With a longer gestation period than their previous work – the period after Contra contained everything from globe-trotting, DJ-sets and sitcom cameos to scrapped material, Diplo collaborations and romantic upheaval – it’s perhaps no wonder that time is a central trope of the record. Ticking clocks, historicity, rushing and waiting are all crucial relay-points of the words and sounds Vampire Weekend relate.

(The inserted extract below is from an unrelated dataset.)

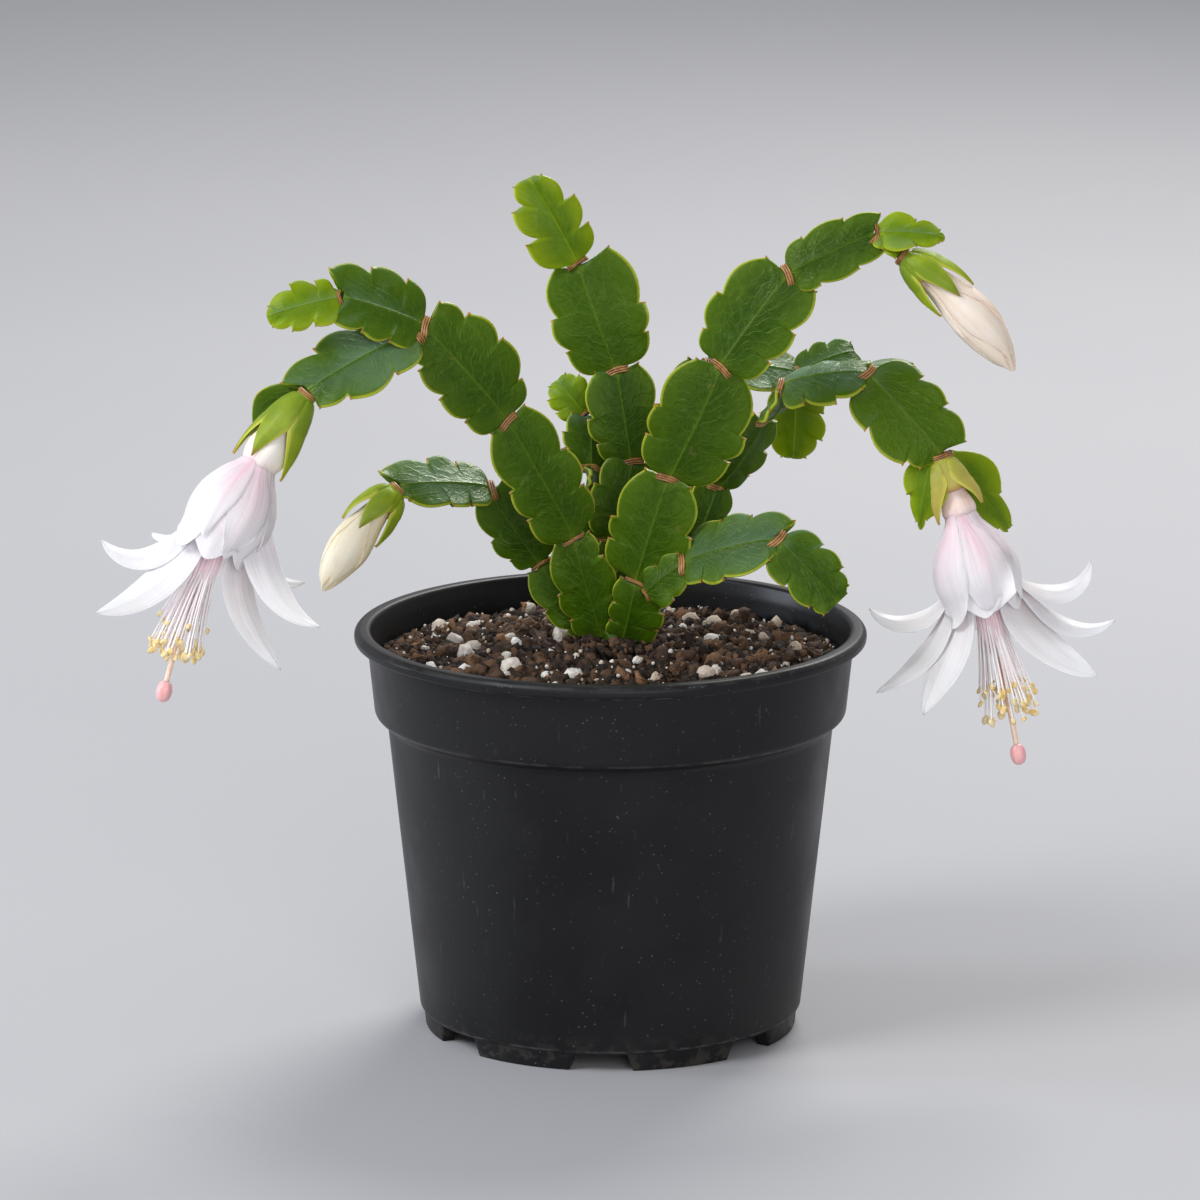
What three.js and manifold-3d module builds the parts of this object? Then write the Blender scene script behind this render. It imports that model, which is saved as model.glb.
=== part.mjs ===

Therein lies the one gripe with the record, as its pacing and cohesion is momentarily disturbed when the transcendence of ‘Ya Hey’ is followed by the brooding, quasi-industrial ‘Hudson’. It’s an intriguing listen which is darker than any of their previous work, with the discomforting scuffle of industrial drums and samples evoking the funereal and enigmatic. But, when counter-posed against both its predecessor and follow-up – the gorgeous and all-too-brief outro ‘Young Lion’ – this contrast feels a little like having the wrong lenses tested at the opticians, leaving the album’s conclusion feeling somewhat more depleted than glorious.
This aside, you can’t help but be mesmerised by the band’s achievement here. One of Hollywood’s best-paid saps Zach Braff once declared through his Scrubs alter-ego J.D: “If my heart could write songs, they’d sound like these”. Although this line was expended on Dido’s Life For Rent, it could just as easily be a near-perfect testimony for Modern Vampires of the City.
The internet has seemingly ruined our cultural capacity to formulate a definitive contemporary canon (in both a positive and negative sense), but I can’t shake the feeling that, genuinely, Vampire Weekend might’ve just composed a real contender for modern greatness.